Accuracy criteria and finite element study of a highly saturated magnetic device with a large air-gap.

摘要

The Finite Element Method has been frequently used to obtain a reliable virtual prototype of a device. The accuracy of the device model gains considerable importance when measured data are not available for comparison. This thesis proposes to use Ampere's circuital law to obtain a global accuracy criterion, Ampere's law error, which measures the accuracy of the FE model and solutions.; The C-shaped magnet of an open-concept Magnetic Resonance Imaging system is used as the focus for this thesis. Being three-dimensional, highly saturated, and having a large air-gap, the open-concept MRI magnet represents an interesting modeling challenge. The objective of the thesis is thus to use this device as a vehicle to explore accuracy issues when modeling saturated, 3D, non-symmetric magnetostatic devices.; A stable 3D modeling approach is developed that encloses the MRI magnet in a spherical FE volume, the exterior surface of which can represent the true infinite boundary condition.
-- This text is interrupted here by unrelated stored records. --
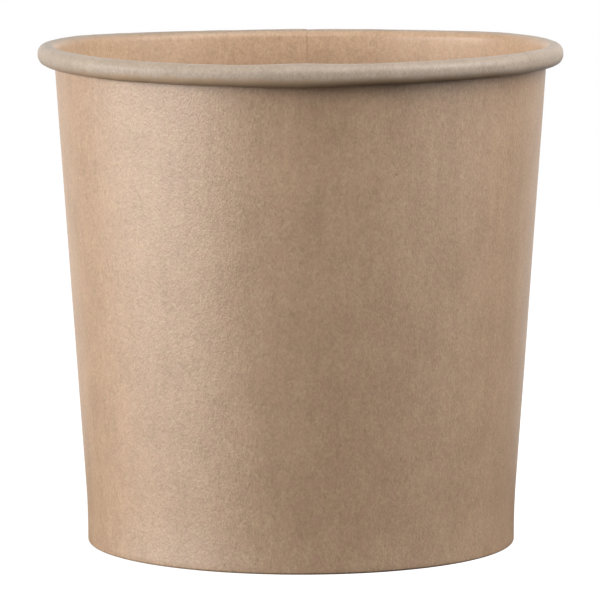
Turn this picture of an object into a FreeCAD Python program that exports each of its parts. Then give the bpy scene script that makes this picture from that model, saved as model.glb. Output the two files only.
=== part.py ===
import FreeCAD
import Part
import math
import os

# Paper ice cream tub of about 350 ml, made of kraft board.
#
# It is two pieces of board:
#   sidewall   one blank rolled into a cone, glued along an upright lap, curled outwards into
#              the rim bead, and folded inwards at the foot around the skirt of the base disc
#   base_disc  a round disc whose edge is turned down into a skirt
#
# Frame: millimetres, +Z up, origin on the ground at the centre of the foot. The plain front
# faces -Y, and the glued lap is at the back, near +Y.
#
# A section of the sidewall lies in the XZ plane, with X as the distance from the tub's axis.
# Its faces are numbered by ply: face 0 is the coated inside of the tub, face 1 is the far side
# of a single board, and face 2 is the far side of the second board, where the blank laps itself.

# Outline of the tub
rim_diameter = 90.0
foot_diameter = 73.75
tub_height = 85.7
foot_band_height = 2.1
foot_bend_radius = 110.0

# Board of the sidewall and the molten coating that glues it
board = 0.35
seal_film = 0.03
fold_radius = 0.08

# Rim bead, which is curled just wide enough for its edge to clear the lap
bead_side_height = 0.4
curl_bend_radius = 0.08
curl_clearance = 0.075
curl_edge_length = 0.8

# Glued lap: the azimuth of its inner raw edge, from +X towards +Y, and its width along the board
lap_edge_azimuth = 88.5
lap_width = 8.0

# The single board beside the lap is swept in this many equal sectors
plain_sectors = 6

# Base disc
base_board = 0.36
recess_depth = 5.6
base_corner_radius = 0.5
skirt_edge_gap = 0.12
hem_edge_gap = 0.5

# Worked out from the sizes above
lap_plies = 2
rim_radius = rim_diameter / 2
band_radius = foot_diameter / 2 - board
fold_gap = base_board + 2 * seal_film
hem_radius = band_radius - fold_gap
hem_edge_height = recess_depth - base_corner_radius - hem_edge_gap

curl_radius = lap_plies * board + curl_bend_radius
bead_radius = lap_plies * board + curl_radius + curl_clearance
bead_height = 2 * bead_radius + bead_side_height
bead_axis = rim_radius - bead_radius

axis_base = FreeCAD.Vector(0, 0, 0)
axis_up = FreeCAD.Vector(0, 0, 1)


def at(radius, height):
    """A point of a section."""
    return FreeCAD.Vector(radius, 0, height)


def line(start, end):
    """A straight edge of a section."""
    return Part.LineSegment(start, end).toShape()


def arc(centre, radius, start, end):
    """A round edge of a section, between two angles in degrees from +X towards +Z."""
    angles = [math.radians(a) for a in (start, (start + end) / 2, end)]
    points = [centre + at(radius * math.cos(a), radius * math.sin(a)) for a in angles]
    return Part.Arc(*points).toShape()


def joined(steps):
    """Edges that run through the given steps: a step is a round edge, or the end of a straight one."""
    edges = []
    last = steps[0]
    for step in steps[1:]:
        if isinstance(step, FreeCAD.Vector):
            edges.append(line(last, step))
            last = step
        else:
            edges.append(step)
            last = step.lastVertex(True).Point
    return edges


def wall_lean():
    """Lean of the straight wall from upright, in degrees, tangent to the foot bend and the bead."""
    across = bead_axis - (band_radius + foot_bend_radius)
    up = tub_height - bead_radius - foot_band_height
    reach = math.hypot(across, up)
    return math.degrees(math.atan2(across, up) + math.asin((foot_bend_radius - bead_radius) / reach))


def board_face(ply, plies):
    """One face of the sidewall's section, from the folded edge at the foot to the curled edge.

    ply counts faces outwards from the coated inside, and plies is how many boards lie there.
    """
    out = ply * board
    lean = wall_lean()
    fold_height = plies * board + fold_radius
    hem_fold = at(hem_radius + fold_radius, fold_height)
    wall_fold = at(band_radius - fold_radius, fold_height)
    foot_bend = at(band_radius + foot_bend_radius, foot_band_height)
    bead_top = at(bead_axis, tub_height - bead_radius)
    bead_low = at(bead_axis, tub_height - bead_height + bead_radius)
    curl = at(bead_axis, tub_height - bead_height + curl_radius)
    return joined([
        at(hem_radius - out, hem_edge_height),
        at(hem_radius - out, fold_height),
        arc(hem_fold, fold_radius + out, 180, 270),
        at(band_radius - fold_radius, fold_height - fold_radius - out),
        arc(wall_fold, fold_radius + out, 270, 360),
        at(band_radius + out, foot_band_height),
        arc(foot_bend, foot_bend_radius - out, 180, 180 - lean),
        bead_top + at(-math.cos(math.radians(lean)), math.sin(math.radians(lean))) * (bead_radius - out),
        arc(bead_top, bead_radius - out, 180 - lean, 0),
        at(rim_radius - out, bead_low.z),
        arc(bead_low, bead_radius - out, 0, -90),
        arc(curl, curl_radius - out, -90, -180),
        at(bead_axis - curl_radius + out, curl.z + curl_edge_length),
    ])


def board_section(inner, outer, plies):
    """Closed wire between two faces of the sidewall's section."""
    inside = board_face(inner, plies)
    outside = board_face(outer, plies)
    curl_edge = line(inside[-1].lastVertex(True).Point, outside[-1].lastVertex(True).Point)
    hem_edge = line(outside[0].firstVertex(True).Point, inside[0].firstVertex(True).Point)
    return Part.Wire(inside + [curl_edge] + outside[::-1] + [hem_edge])


def turned(shape, azimuth):
    """A copy of a shape, turned about the tub's axis."""
    copy = shape.copy()
    copy.rotate(axis_base, axis_up, azimuth)
    return copy


def swept(wire, start, angle):
    """Solid of a section turned about the tub's axis from one azimuth through an angle."""
    return turned(Part.Face(wire), start).revolve(axis_base, axis_up, angle)


def sidewall():
    """The rolled blank: single board all round, a lap of two boards, and the ramp onto the lap.

    The inner board of the lap ends at lap_edge_azimuth, where its raw edge shows inside the
    tub. The other end of the blank leaves the circle in a flat facet, rides over that edge and
    ends outside the tub, one lap further on.
    """
    single = board_section(0, 1, 1)
    lapped = board_section(0, lap_plies, lap_plies)
    riding = board_section(lap_plies - 1, lap_plies, lap_plies)
    mean_radius = (band_radius + bead_axis - bead_radius) / 2
    lap_angle = math.degrees(lap_width / mean_radius)
    ramp_angle = math.degrees(math.acos(mean_radius / (mean_radius + board)))
    ramp_start = lap_edge_azimuth - ramp_angle
    lap_end = lap_edge_azimuth + lap_angle
    sector_angle = (360 - lap_angle - ramp_angle) / plain_sectors
    sectors = [swept(single, lap_end + i * sector_angle, sector_angle) for i in range(plain_sectors)]
    lap = swept(lapped, lap_edge_azimuth, lap_angle)
    ramp = Part.makeLoft([turned(single, ramp_start), turned(riding, lap_edge_azimuth)], True, True)
    return lap.fuse([ramp] + sectors)


def base_disc():
    """The disc with its skirt turned down, in the fold of the sidewall's foot."""
    skirt_out = band_radius - seal_film
    skirt_in = skirt_out - base_board
    skirt_edge_height = lap_plies * board + skirt_edge_gap
    corner = at(skirt_in - base_corner_radius, recess_depth - base_corner_radius)
    edges = joined([
        at(0, recess_depth + base_board),
        at(corner.x, recess_depth + base_board),
        arc(corner, base_corner_radius + base_board, 90, 0),
        at(skirt_out, skirt_edge_height),
        at(skirt_in, skirt_edge_height),
        at(skirt_in, corner.z),
        arc(corner, base_corner_radius, 0, 90),
        at(0, recess_depth),
        at(0, recess_depth + base_board),
    ])
    return swept(Part.Wire(edges), 0, 360)


os.makedirs("parts", exist_ok=True)
for name, shape in (("sidewall", sidewall()), ("base_disc", base_disc())):
    shape.exportStep("parts/" + name + ".step")
    box = shape.optimalBoundingBox()
    print(name, "valid", shape.isValid(), "solids", len(shape.Solids), "faces", len(shape.Faces),
          "volume", round(shape.Volume, 1), "across", round(box.XLength, 2), round(box.YLength, 2),
          "from z", round(box.ZMin, 2), "to", round(box.ZMax, 2))
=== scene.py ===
import math
import bpy
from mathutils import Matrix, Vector


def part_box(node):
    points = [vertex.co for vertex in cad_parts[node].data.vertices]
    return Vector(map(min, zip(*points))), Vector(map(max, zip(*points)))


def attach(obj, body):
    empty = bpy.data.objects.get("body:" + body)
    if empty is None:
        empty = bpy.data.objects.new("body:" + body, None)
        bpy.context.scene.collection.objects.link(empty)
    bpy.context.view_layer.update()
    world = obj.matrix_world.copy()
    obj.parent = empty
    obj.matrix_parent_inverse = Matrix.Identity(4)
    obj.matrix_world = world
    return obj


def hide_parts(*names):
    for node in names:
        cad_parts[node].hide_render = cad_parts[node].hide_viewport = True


# Paper ice cream tub in kraft board: a rolled sidewall and a base disc
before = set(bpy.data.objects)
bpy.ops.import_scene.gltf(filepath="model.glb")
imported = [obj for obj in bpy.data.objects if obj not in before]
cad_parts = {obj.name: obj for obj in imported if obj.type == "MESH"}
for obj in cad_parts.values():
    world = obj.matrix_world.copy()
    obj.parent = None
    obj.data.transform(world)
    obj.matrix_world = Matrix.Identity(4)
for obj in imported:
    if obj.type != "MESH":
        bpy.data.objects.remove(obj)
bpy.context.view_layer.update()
mm = 0.001


# Small helpers for node trees

def addNode(tree, kind, inputs=None, **settings):
    made = tree.nodes.new(kind)
    for name, value in settings.items():
        setattr(made, name, value)
    for key, value in (inputs or {}).items():
        plug(tree, made.inputs[key], value)
    return made


def plug(tree, socket, value):
    if isinstance(value, bpy.types.NodeSocket):
        tree.links.new(value, socket)
    else:
        socket.default_value = value


def calc(tree, operation, *values):
    made = tree.nodes.new("ShaderNodeMath")
    made.operation = operation
    for socket, value in zip(made.inputs, values):
        plug(tree, socket, value)
    return made.outputs[0]


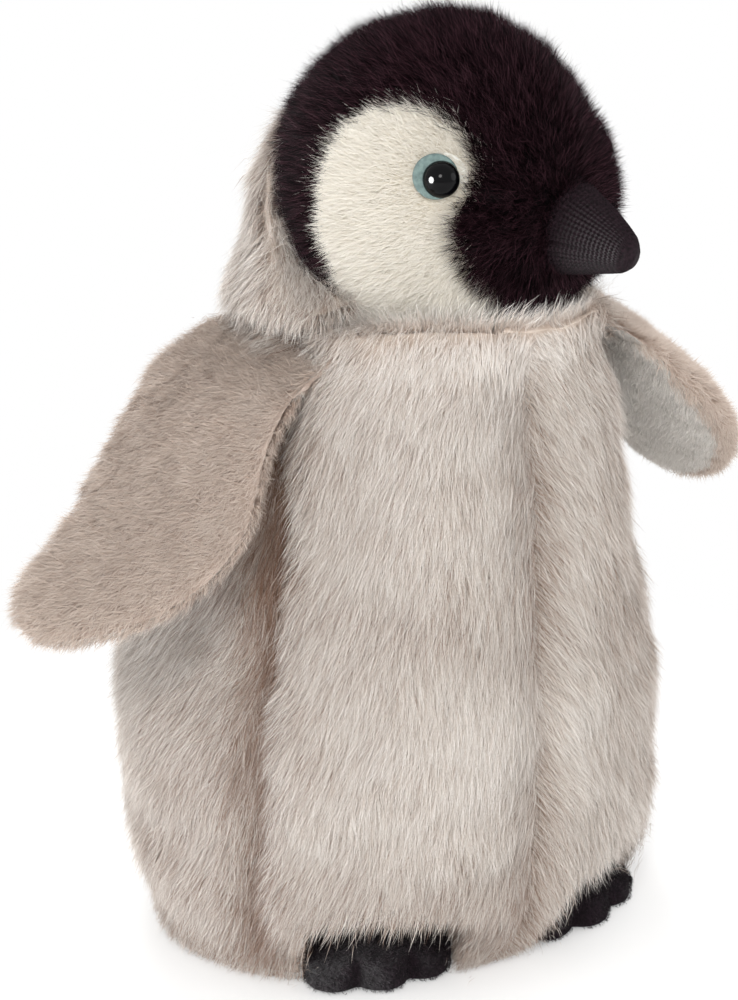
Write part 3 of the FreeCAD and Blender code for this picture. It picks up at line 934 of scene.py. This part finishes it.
# ---- floor, light and camera ---------------------------------------------------------
def floor_material():
    """White paper that fades into the white background away from the toy; near the toy it
    glows three tenths white for the camera, painted light that lightens its shadow.
    """
    material = speckled_material("floor_paper", srgb(252, 252, 252), srgb(254, 254, 254),
                                 4.0)
    tree = material.node_tree
    place = tree.nodes.new("ShaderNodeTexCoord")
    distance = tree.nodes.new("ShaderNodeVectorMath")
    distance.operation = "LENGTH"
    tree.links.new(place.outputs["Object"], distance.inputs[0])
    # Painted light: 0.3 of the glow reaches the paper close to the toy, and the full glow
    # far off.
    fade = tree.nodes.new("ShaderNodeMapRange")       # distances from the toy in metres
    fade.inputs["From Min"].default_value = 0.06
    fade.inputs["From Max"].default_value = 0.22
    fade.inputs["To Min"].default_value = 0.30
    tree.links.new(distance.outputs["Value"], fade.inputs["Value"])
    seen = tree.nodes.new("ShaderNodeLightPath")
    both = tree.nodes.new("ShaderNodeMath")
    both.operation = "MULTIPLY"
    tree.links.new(fade.outputs["Result"], both.inputs[0])
    tree.links.new(seen.outputs["Is Camera Ray"], both.inputs[1])
    white = tree.nodes.new("ShaderNodeEmission")
    mix = tree.nodes.new("ShaderNodeMixShader")
    tree.links.new(both.outputs["Value"], mix.inputs["Fac"])
    tree.links.new(tree.nodes["Principled BSDF"].outputs["BSDF"], mix.inputs[1])
    tree.links.new(white.outputs["Emission"], mix.inputs[2])
    tree.links.new(mix.outputs["Shader"], tree.nodes["Material Output"].inputs["Surface"])
    return material


floor = new_object("floor", [(-3, -3, -0.0003), (3, -3, -0.0003), (3, 3, -0.0003),
                             (-3, 3, -0.0003)], [(0, 1, 2, 3)], smooth=False)
floor.data.materials.append(floor_material())

world = bpy.data.worlds.new("studio")
bpy.context.scene.world = world
world.use_nodes = True
tree = world.node_tree
background = tree.nodes["Background"]
background.inputs["Color"].default_value = (1.0, 1.0, 1.0, 1.0)
background.inputs["Strength"].default_value = 0.95
seen = tree.nodes.new("ShaderNodeBackground")
seen.inputs["Color"].default_value = (1.0, 1.0, 1.0, 1.0)
seen.inputs["Strength"].default_value = 1.0
path = tree.nodes.new("ShaderNodeLightPath")
choose = tree.nodes.new("ShaderNodeMixShader")
tree.links.new(path.outputs["Is Camera Ray"], choose.inputs["Fac"])
tree.links.new(background.outputs["Background"], choose.inputs[1])
tree.links.new(seen.outputs["Background"], choose.inputs[2])
tree.links.new(choose.outputs["Shader"], tree.nodes["World Output"].inputs["Surface"])


def area_light(name, place, aim, size, power, colour=(1, 1, 1)):
    data = bpy.data.lights.new(name, "AREA")
    data.shape = "DISK"
    data.size = size
    data.energy = power
    data.color = colour
    obj = bpy.data.objects.new(name, data)
    bpy.context.scene.collection.objects.link(obj)
    obj.location = place
    obj.rotation_euler = (Vector(aim) - Vector(place)).to_track_quat("-Z", "Y").to_euler()
    return obj


aim = (0, 0, 0.12)
area_light("key", (-0.75, -0.95, 0.95), aim, 0.45, 8.5, (1.0, 0.985, 0.96))
core = area_light("key_core", (-0.74, -0.93, 0.93), aim, 0.12, 2.5, (1.0, 0.985, 0.96))
core.visible_glossy = False
area_light("fill", (0.9, -0.8, 0.5), aim, 0.8, 3.0, (0.97, 0.985, 1.0))
area_light("rim", (0.3, 0.9, 0.9), aim, 0.6, 5.0)
# Lights glossy things only: it is the highlight on the eye.
catch = area_light("catch", (-0.9, 0.04, 0.24), (0, 0, 0.2), 0.52, 90.0)
catch.visible_diffuse = False

camera = bpy.data.cameras.new("camera")
camera_object = bpy.data.objects.new("camera", camera)
bpy.context.scene.collection.objects.link(camera_object)
bpy.context.scene.camera = camera_object
azimuth, rise, distance = math.radians(-32.0), math.radians(19.2), 0.650
target = Vector((0.0, -0.008, 0.118))
back = Vector((math.sin(azimuth) * math.cos(rise), -math.cos(azimuth) * math.cos(rise),
               math.sin(rise)))
camera_object.location = target + back * distance
camera_object.rotation_mode = "QUATERNION"
camera_object.rotation_quaternion = (-back).to_track_quat("-Z", "Y")
camera.sensor_fit = "VERTICAL"
camera.sensor_height = 36.0
camera.lens = 94.3
camera.shift_x = -0.038
camera.shift_y = -0.029
camera.clip_start, camera.clip_end = 0.05, 20

bpy.context.scene.view_settings.view_transform = "Standard"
A FE model of the MRI magnet is thus developed and studied. It is concluded that the average and standard deviation of Ampere's law errors provide a valid global accuracy measure for this class of FE solutions.; A selection study is also necessary to obtain the most accurate FE model of a device. This thesis describes (a) a selection strategy and (b) selection criteria. A selection strategy incorporates two methods that simplify the search for better FE models of the device. Both methods have proven to be practical and constructive. The selection criteria include Ampere's law error, the energy content of the model, the energy content in specific regions of the model, and the average of the magnetic field data at specific regions of the magnet. These selection criteria have proven to be feasible for selecting the best FE model of the device.; An alternative design of the MRI magnet is introduced. The performance of the alternative design is shown to be superior to the original design of the MRI magnet.; In addition, the thesis introduces two two-dimensional modeling approaches to simplify the FE study of unsymmetrical 3D devices. One of the 2D modeling approaches is shown to be applicable for calculating the magnet data.